There’s also the complication that the Holy Roman Church doesn’t in fact allow/recognize people becoming “non-catholics”, so once you’re officially Catholic (like me, welcome to the club) you can basically start your own religion and claim to be a priest, while still being technically catholic.

See this brochure (pdf) from the US Conference of Catholic Bishops. Admittedly it doesn’t say paedophiles can’t be ordained, but at least it seems they do check backgrounds.

[Moderator Note]

Religious jabs like this are out of place in GQ. No warning issued, but don’t do this again.

Colibri
General Questions Moderator

Doesn’t any club have the right to pick their officers as they choose? And their member for that matter. So I’d say the RC’s could stop anyone they didn’t care for.

As far as Polycarp’s comments on other religious club’s the same would go for them in their own club realm.
Just my $.02 worth.

The Catholic church does not consider priesthood to be a job, and it does not consider ordaining someone to be analagous to offer him employment. Being ordained is much more akin to getting married than to being hired.

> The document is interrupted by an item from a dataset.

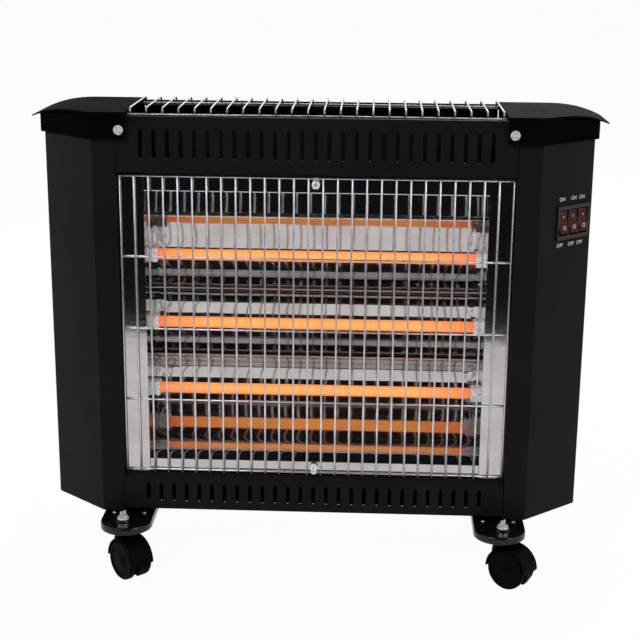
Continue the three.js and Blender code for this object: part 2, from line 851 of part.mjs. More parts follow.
function quartzTube() {
  const ring = turned(
    [
      [tubeBore / 2, -tubeHalf],
      [tubeOuter / 2, -tubeHalf],
      [tubeOuter / 2, tubeHalf],
      [tubeBore / 2, tubeHalf],
      [tubeBore / 2, -tubeHalf],
    ],
    12,
  );
  return ring.rotateY(Math.PI / 2);
}

function ceramicHolder() {
  const block = box(
    holderInner,
    holderInner + holderLength,
    -holderDepth / 2,
    holderDepth / 2,
    -holderHeight / 2,
    holderHeight / 2,
  );
  const seatDepth = tubeHalf + gap - holderInner;
  const seat = rod(tubeOuter / 2 + gap, 2 * seatDepth, 12, 'x').translate(holderInner, 0, 0);
  const leadHole = rod(coilWire / 2 + 2 * gap, 60, 6, 'x').translate(holderInner, 0, 0);
  return cut(block, seat, leadHole);
}

// Outer shape of the wound resistance wire, with its straight leads on the tube's axis
function heatingCoil() {
  const lead = coilWire / 2;
  const profile = [
    [0, -leadEnd],
    [lead, -leadEnd],
    [lead, -coilHalf - coilRadius],
    [coilRadius, -coilHalf],
    [coilRadius, coilHalf],
    [lead, coilHalf + coilRadius],
    [lead, leadEnd],
    [0, leadEnd],
  ];
  return turned(profile, 6).rotateY(Math.PI / 2);
}

// ---------- inner sheet ----------

function heatShield() {
  const path = points2([
    [shieldSetback - shieldFlange, panTop + gap],
    [shieldSetback, panTop + gap],
    [shieldSetback, trimTop],
    [shieldSetback - shieldFlange, trimTop],
  ]);
  const half = reflectorHalf - shieldInset;
  return alongX(sheetBand(path, reflectorSheet), -half, half);
}

// ---------- switches ----------

function switchBezel() {
  const c = bankCentreS;
  const [w, h] = [bankHalfWide, bankHalfHigh];
  const flange = box(c - w, c + w, -gap - bankFlange, -gap, -h, h);
  const [bw, bh] = [bankBodyHalfWide, bankBodyHalfHigh];
  const body = box(c - bw, c + bw, -gap - bankFlange / 2, bankDepth, -bh, bh);
  const half = rockerWidth / 2 + gap;
  const pockets = pocketCentres.map((s) => box(s - half, s + half, -6, pocketDepth, -pocketReach, pocketReach));
  return cut(join(flange, body), ...pockets);
}

// Rocker cap seen from its end: a shallow V in front and a keel behind, turning about the origin
function rockerCap() {
  const front = -rockerPivot - rockerFront;
  const outline = points2([
    [front, -rockerHalf],
    [front + rockerDish, 0],
    [front, rockerHalf],
    [rockerFront, rockerHalf - 0.6],
    [rockerKeel, rockerHalf / 3],
    [rockerKeel, -rockerHalf / 3],
    [rockerFront, -rockerHalf + 0.6],
  ]);
  return alongX(outline.reverse(), -rockerWidth / 2, rockerWidth / 2);
}

function switchBank() {
  const bank = new THREE.Group();
  bank.position.set(creaseX, 0, bankCentreZ);
  bank.rotation.z = chamferAngle;
  bank.add(piece('switch_bezel', switchBezel(), blackPlastic));
  pocketCentres.forEach((s, i) => {
    const rocker = piece(`rocker_${i + 1}`, rockerCap(), redPlastic);
    rocker.position.set(s, rockerPivot, 0);
    rocker.rotation.x = -rockerTilt;
    bank.add(rocker);
  });
  return bank;
}

// ---------- feet and casters ----------

// Round-ended outline of a foot, drawn in from its edge: x across, y = 0 on the body's edge, -y outwards
function footOutline(inset) {
  const w = footWidth / 2 - inset;
  const centre = footWidth / 2 - footReach;
  const shape = new THREE.Shape();
  shape.moveTo(w, footUnder - inset);
  shape.lineTo(-w, footUnder - inset);
  shape.lineTo(-w, centre);
  shape.absarc(0, centre, w, Math.PI, 2 * Math.PI, false);
  shape.lineTo(w, footUnder - inset);
  return shape;
}

function footSlab(inset, z0, z1) {
  const options = { depth: z1 - z0, bevelEnabled: false, curveSegments: 8 };
  return new THREE.ExtrudeGeometry(footOutline(inset), options).translate(0, 0, z0);
}

// Moulded foot: a web with a rim that hangs down, a boss for the swivel stem and a pad under the base pan
function footPlate(stemX) {
  const bottom = footTop - footThickness;
  const underWeb = footTop - footWeb;
  const shell = cut(footSlab(0, bottom, footTop), footSlab(footRim, bottom - 1, underWeb));
  const bossTop = underWeb + 1;
  const boss = rod(footBoss, bossTop - bottom, 12, 'z');
  boss.translate(stemX, -stemSetback, (bossTop + bottom) / 2);
  const w = footWidth / 2 - 9;
  const pad = box(-w, w, fasciaReturn + 4, footUnder - 4, footTop - 1, panBottom - gap);
  const bore = rod(stemDiameter / 2 + gap, 30, 10, 'z').translate(stemX, -stemSetback, footTop);
  return cut(join(shell, boss, pad), bore);
}

// Domed nut on the end of the swivel stem
function stemNut() {
  const r = nutAcross / 2;
  const hex = rod(r, nutHeight, 6, 'z').translate(0, 0, nutHeight / 2);
  const top = nutHeight + nutCrown;
  const dome = turned([[0, 3], [r - 1.4, 3], [r - 2, 6], [r - 4, top - 0.5], [0, top]], 8);
  const bore = rod(stemDiameter / 2 + gap, 12, 10, 'z').translate(0, 0, stemRise - 6);
  return cut(join(hex, dome), bore).translate(0, 0, footTop + gap);
}

// Caster frame: the swivel axis is x = y = 0, the axle lies along X at y = -trail
function casterHood() {
  const half = wheelOuter + 0.2;
  const arc = (radius, steps) =>
    Array.from({ length: steps + 1 }, (_, i) => {
      const a = (Math.PI * i) / steps;
      return [radius * Math.cos(a) - trail, wheelRadius + radius * Math.sin(a)];
    });
  const shell = alongX(points2([...arc(hoodOuter, 12), ...arc(hoodInner, 12).reverse()]), -half, half);
  const towerFoot = wheelRadius + 8;
  const tower = rod(collarRadius, collarTop - towerFoot, 12, 'z').translate(0, 0, (collarTop + towerFoot) / 2);
  const sunk = hoodInner + hoodThickness / 2;
  const wheelSpace = rod(sunk, 60, 16, 'x').translate(0, -trail, wheelRadius);
  const web = rod(sunk, 2 * (wheelInner - running), 16, 'x').translate(0, -trail, wheelRadius);
  const webTrim = box(-20, 20, -trail - 40, -trail + 40, -10, wheelRadius / 3);
  const stemFoot = collarTop - 4;
  const stem = rod(stemDiameter / 2, stemTop - stemFoot, 10, 'z').translate(0, 0, (stemTop + stemFoot) / 2);
  const bore = rod(axleDiameter / 2 + gap, 60, 8, 'x').translate(0, -trail, wheelRadius);
  return cut(join(shell, cut(tower, wheelSpace), cut(web, webTrim), stem), bore);
}

// Wheel on its axle's bore, with an eased tread and a dished outer face
function casterWheel() {
  const bore = axleDiameter / 2 + gap;
  const face = wheelCorner - 1.6;
  const profile = [
    [0, wheelOuter - axleCover],
    [bore, wheelOuter - axleCover],
    [bore, wheelInner],
    [wheelCorner - wheelEase, wheelInner],
    [wheelCorner, wheelInner + wheelEase],
    [wheelCorner, wheelOuter - 1.6],
    [face, wheelOuter],
    [face - wheelRim, wheelOuter],
    [0, wheelOuter - wheelDish],
  ];
  const shape = turned(profile, wheelSides).rotateZ(wheelFlat);
  return shape.rotateY(Math.PI / 2);
}

function caster(place, yaw) {
  const group = new THREE.Group();
  group.rotation.z = yaw;
  group.add(piece(`caster_hood_${place}`, casterHood(), blackPlastic));
  const axleLength = 2 * (wheelOuter - axleCover - gap);
  const axle = piece(`caster_axle_${place}`, rod(axleDiameter / 2, axleLength, 8, 'x'), greySteel);
  axle.position.set(0, -trail, wheelRadius);
  group.add(axle);
  [1, -1].forEach((side) => {
    const name = `caster_wheel_${place}_${side > 0 ? 'b' : 'a'}`;
    const shape = side > 0 ? casterWheel() : mirrored(casterWheel());
    const wheel = piece(name, shape, blackPlastic);
    wheel.position.set(0, -trail, wheelRadius);
    group.add(wheel);
  });
  return group;
}

// One foot with its caster; turned half round for the rear
function foot(place, side, rear, yaw) {
  const group = new THREE.Group();
  group.position.set(side * footX, rear * bodyDepth, 0);
  group.rotation.z = rear * Math.PI;
  const stemX = side * (rear ? -1 : 1) * stemOffset;
  const stem = new THREE.Group();
  stem.position.set(stemX, -stemSetback, 0);
  stem.add(piece(`stem_nut_${place}`, stemNut(), zincSteel), caster(place, yaw));
  group.add(piece(`foot_plate_${place}`, footPlate(stemX), blackPlastic), stem);
  return group;
}

// ---------- assembly ----------

const heater = new THREE.Group();
const body = new THREE.Group();
body.position.y = -bodyDepth / 2;
heater.add(body);

const housing = sideHousing();
body.add(piece('left_side_housing', mirrored(housing), blackPaint));
body.add(piece('right_side_housing', cut(housing, switchCutOut()), blackPaint));
body.add(piece('upper_fascia', upperFascia(), blackPaint));
body.add(piece('lower_fascia', lowerFascia(), blackPaint));
body.add(piece('base_pan', basePan(), blackPaint));
body.add(piece('back_panel', backPanel(), blackPaint));
body.add(piece('cable_gland', cableGland(), blackPlastic));
body.add(piece('terminal_block', terminalBlock(), ceramic));
body.add(piece('heat_shield', heatShield(), greySteel));

const cap = topCap();
body.add(piece('left_top_cap', mirrored(cap), blackPlastic));
body.add(piece('right_top_cap', cap, blackPlastic));
[['left', -1], ['right', 1]].forEach(([side, sign]) => {
  const screw = piece(`cap_screw_${side}`, capScrew(), zincSteel);
  screw.position.set(sign * capScrewX, -skirtProud - gap, capScrewZ);
  body.add(screw);
});

body.add(piece('front_guard', frontGuard(), brightWire));
body.add(piece('top_grille', topGrille(), brightWire));
[['top', clipTopZ, 1], ['bottom', clipBottomZ, -1]].forEach(([end, z, direction]) => {
  const clip = piece(`guard_clip_${end}`, guardClip(direction), zincSteel);
  clip.position.set(0, guardSetback + guardWire / 2 - weldSink - gap - clipStrap, z);
  body.add(clip);
});

body.add(piece('reflector', reflector(), mirrorSheet));
const trim = sideTrim();
body.add(piece('left_trim_plate', mirrored(trim), mirrorSheet));
body.add(piece('right_trim_plate', trim, mirrorSheet));

tubeZ.forEach((z, i) => {
  const element = new THREE.Group();
  element.position.set(0, tubeSetback, z);
  element.add(piece(`quartz_tube_${i + 1}`, quartzTube(), glowingQuartz));
  element.add(piece(`heating_coil_${i + 1}`, heatingCoil(), heaterWire));
  const holder = ceramicHolder();
  element.add(piece(`tube_holder_${i + 1}_left`, mirrored(holder), ceramic));
  element.add(piece(`tube_holder_${i + 1}_right`, holder, ceramic));
  body.add(element);
});

body.add(switchBank());

// How far each caster has swivelled round from trailing straight out
const casterTurns = { fl: 43, fr: 53, rl: 53, rr: 43 };
[
  ['fl', -1, 0],
  ['fr', 1, 0],
  ['rl', -1, 1],
  ['rr', 1, 1],
].forEach(([place, side, rear]) => {
  body.add(foot(place, side, rear, THREE.MathUtils.degToRad(casterTurns[place])));
});

export default heater;
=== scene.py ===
import math

import bpy
import numpy as np
from mathutils import Matrix, Vector, noise


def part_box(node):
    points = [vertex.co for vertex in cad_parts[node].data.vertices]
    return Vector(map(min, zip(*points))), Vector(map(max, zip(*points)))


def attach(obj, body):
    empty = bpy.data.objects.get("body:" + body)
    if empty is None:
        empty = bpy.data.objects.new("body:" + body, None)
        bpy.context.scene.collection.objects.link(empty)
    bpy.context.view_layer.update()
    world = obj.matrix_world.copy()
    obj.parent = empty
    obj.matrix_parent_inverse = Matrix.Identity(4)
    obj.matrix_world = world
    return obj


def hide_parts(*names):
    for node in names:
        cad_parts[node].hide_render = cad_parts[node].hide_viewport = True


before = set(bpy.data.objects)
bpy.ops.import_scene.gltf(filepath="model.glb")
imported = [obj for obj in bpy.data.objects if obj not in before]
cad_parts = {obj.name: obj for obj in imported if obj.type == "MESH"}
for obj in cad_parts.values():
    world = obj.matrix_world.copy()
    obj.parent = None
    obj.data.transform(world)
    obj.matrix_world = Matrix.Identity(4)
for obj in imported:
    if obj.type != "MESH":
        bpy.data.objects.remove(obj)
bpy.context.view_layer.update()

# Sizes are millimetres in the body's own frame: x = 0 in the middle, y = 0 on the flat front,
# z = 0 on the floor. place() turns them into the metres of the row frame.
MM = 0.001
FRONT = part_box("upper_fascia")[0].y
ROOT = "heater_body"


def size_of(node):
    """Lowest and highest corner of a CAD node in the body's frame, in millimetres."""
    low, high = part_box(node)
    shift = Vector((0, FRONT, 0))
    return (low - shift) / MM, (high - shift) / MM


# ---------- shapes: (vertices, faces) ----------


def moved(shape, matrix):
    verts, faces = shape
    return [matrix @ Vector(v) for v in verts], faces


def mirrored(shape):
    verts, faces = shape
    return [Vector((-v[0], v[1], v[2])) for v in verts], [tuple(reversed(f)) for f in faces]


def combined(*shapes):
    verts, faces = [], []
    for v, f in shapes:
        start = len(verts)
        verts += [Vector(p) for p in v]
        faces += [tuple(i + start for i in face) for face in f]
    return verts, faces


def skin(rings, closed=False):
    """Joins rings of equal length; the first and last are capped unless the skin closes on itself."""
    n = len(rings[0])
    verts = [Vector(p) for ring in rings for p in ring]
    faces = []
    count = len(rings)
    for i in range(count if closed else count - 1):
        a, b = i * n, ((i + 1) % count) * n
        faces += [(a + k, a + (k + 1) % n, b + (k + 1) % n, b + k) for k in range(n)]
    if not closed:
        faces.append(tuple(range(n - 1, -1, -1)))
        faces.append(tuple(range((count - 1) * n, count * n)))
    return verts, faces


def prism(outline, low, high, to_3d):
    """An outline raised from low to high; to_3d(a, b, h) gives the point."""
    return skin([[to_3d(a, b, h) for a, b in outline] for h in (low, high)])


def raised(outline, z0, z1):
    return prism(outline, z0, z1, lambda x, y, z: (x, y, z))


def along_x(outline, x0, x1):
    return prism(outline, x0, x1, lambda y, z, x: (x, y, z))


def block(x0, x1, y0, y1, z0, z1):
    return raised([(x0, y0), (x1, y0), (x1, y1), (x0, y1)], z0, z1)


def lathe(profile, segments=32):
    """Turns (radius, height) pairs round Z. The profile runs from the lower axis end to the upper one."""
    rings = []
    for r, h in profile:
        r = max(r, 0.001)
        turn = [2 * math.pi * k / segments for k in range(segments)]
        rings.append([(r * math.cos(a), r * math.sin(a), h) for a in turn])
    return skin(rings)


def ring_lathe(profile, segments=32):
    """Turns a closed (radius, height) outline round Z."""
    rings = []
    for k in range(segments):
        a = 2 * math.pi * k / segments
        rings.append([(r * math.cos(a), r * math.sin(a), h) for r, h in profile])
    return skin(rings, closed=True)


TO_X = Matrix.Rotation(math.pi / 2, 4, "Y")
TO_MINUS_Y = Matrix.Rotation(math.pi / 2, 4, "X")
TO_PLUS_Y = Matrix.Rotation(-math.pi / 2, 4, "X")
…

However well-qualified academically and professionally you may be, a bishop won’t ordain you if he doesn’t think you’re suitable. So, can the Catholic church stop you from becoming a priest? Well, it can certainly stop you from becoming a Catholic priest.

“Catholic” has a separate meaning from the RCC, something between “universal” and “eclectic.” In this sense, the accent is on the second syllable and it’s not generally capitalized. A lot of sects glom onto it.

You have the question phrased backwards. No one has the right to become a priest. The church has to permit you to become a priest. As has been said, you have to be admitted to an extensive course of training, and then must be ordained by a bishop. If the church decides at any point that you do not have a proper vocation to be a priest, then they won’t admit or ordain you, and there is nothing you can do about it.